La aparición del telón de boca sirve como acta de nacimiento del público moderno y, a la vez, marca la separación entre el escenario y la platea. Por una parte, el universo celestial –en los telones de boca suele haber representaciones de angelotes cabalgando las nubes– y, por otra, el valle de los mortales: el público. Dos mundos separados por un telón que impide posibles contaminaciones. Que algunos años más tarde el rey fuera desplazado al palco que lleva su nombre nos hace recordar que, ya en el siglo XVIII, la cauterización del escenario se ha completado y que este ha dejado de ser real.

El teatro deja de ser el lugar desde donde emana y a partir del cual se contamina el mundo. El teatro deja de ser la cosa real que el mundo ha de imitar para convertirse en un espacio polivalente y compartimentado donde la sociedad se ve representada.

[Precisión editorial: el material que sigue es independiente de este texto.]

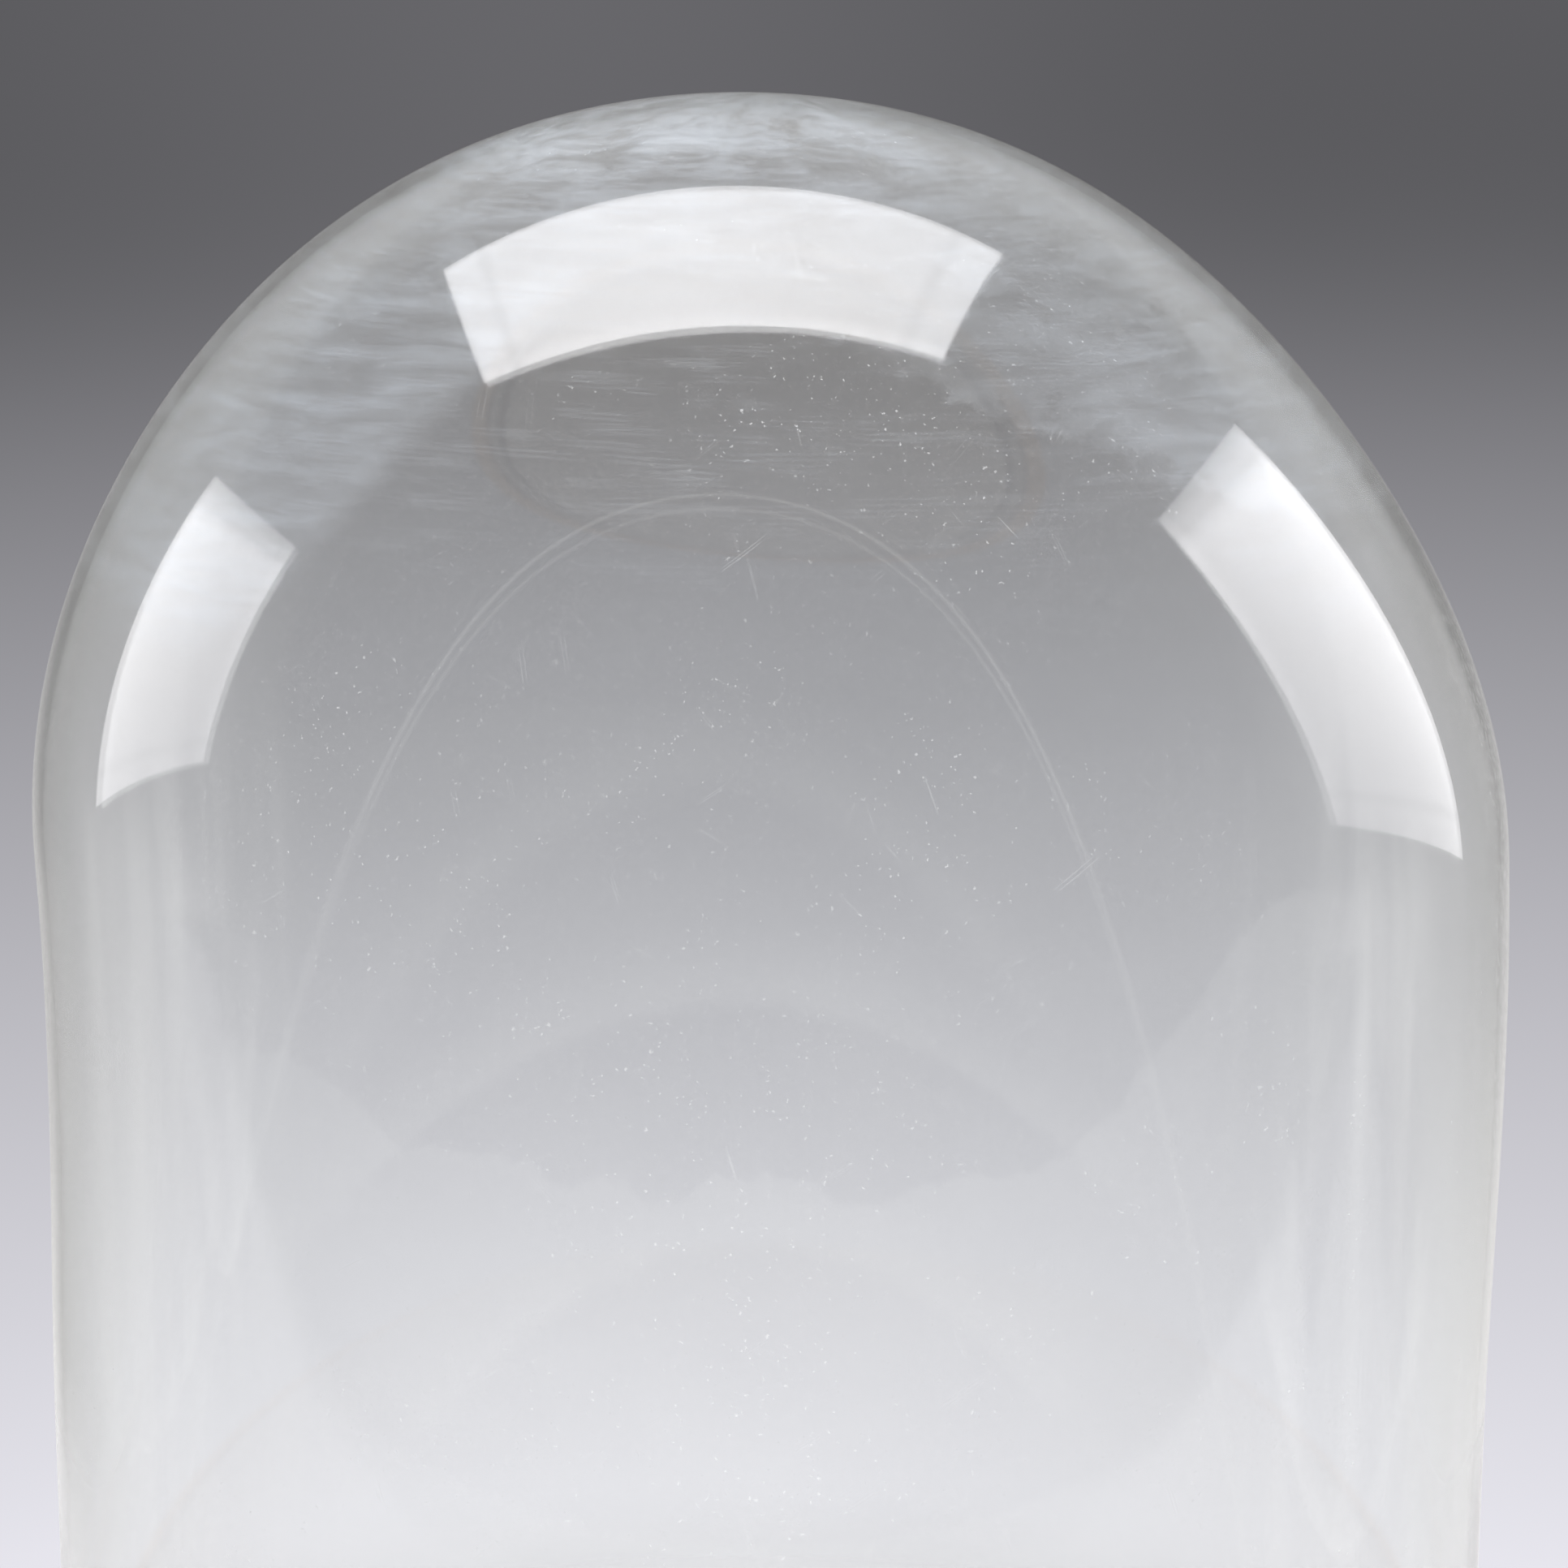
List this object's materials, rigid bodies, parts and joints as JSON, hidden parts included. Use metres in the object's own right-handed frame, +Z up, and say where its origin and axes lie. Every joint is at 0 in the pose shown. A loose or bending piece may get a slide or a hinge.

Al telón de boca lo acompaña una panoplia de técnicas de la separación que ordenan, jerarquizan y finalmente disciplinan a unos individuos convertidos en centro del teatro. Palcos, biombos, desniveles y saloncitos privados permiten que banquetes, bailes, mascaradas y reuniones políticas, tan habituales con la Revolución, se celebren en esta nueva máquina de la representación que es el teatro.

Si el telón de boca da a luz al público, será la oscuridad la que aniñará al espectador. A mediados del siglo XIX la platea se llena de butacas, se invita al público a ocupar su asiento y las luces de la sala se apagan. La oscuridad protege de las miradas, los comentarios y otras formas de contaminación social, dando paso al yo interior. Se apagan las luces de platea y se ilumina el escenario de la subjetividad. Simultáneamente a la aceleración de la vida cotidiana, los individuos son inmovilizados no solo en la butaca del teatro, sino también en su lugar de trabajo. Músicos y actores interpretan la partitura o el texto dramático, así como el obrero ejecuta su trabajo en la recientemente implantada cadena de montaje. El trabajador ha dejado de formar parte inseparable de un cuerpo para convertirse en la pieza intercambiable de un producto.

Paradójicamente, este progresivo aislamiento del espectador tiene que tonificar los lazos comunitarios que la misma separación debilita. Si la separación entre escenario y platea en el Barroco permite la ampliación del número de personas con derecho a opinar; si la segmentación del teatro en espacios jerarquizados de la Ilustración multiplica el número de personas que participa, la separación de los individuos en butacas permite imaginar un mundo en el que ya todo el mundo forma parte del Volk, la comunidad de aquellos que tienen un mismo deseo interior. Aún a principios del siglo pasado se habla de estrenos en los que una masa de espectadores enfurecidos había arrancado las butacas para lanzarlas al escenario. Son las últimas señales de vida de una masa incontrolable y acéfala que acabará por convertirse en público.

Mientras que es el XIX el siglo que hace que los escenarios sean omnipresentes, trasladados por doquier gracias a las tecnologías que prefiguran el cinematógrafo, es el XX el siglo que hace al espectador omnipresente. Con la separación completamente integrada, ya no son necesarios los telones, las butacas o la oscuridad para reflejarse delante de la pantalla del móvil sentado en un vagón de metro con el telón de boca FFP2 puesto.

Sería erróneo pensar que la caída del muro de Palermo, Palermo es, como tantas veces se ha dicho de las vanguardias, una forma de romper con la separación que divide intérpretes y público, arte y vida. Lo que celebra el hundimiento físico de la cuarta pared es la muerte del espectador. Cuando ya no queda nadie que se siente actor o actriz, la vida social se convierte en una celebración de la participación consensuada que hay que manifestar 24/7. Infinitamente separados, despojados de todo poder, participamos de un espectáculo cuyo argumento desconocemos.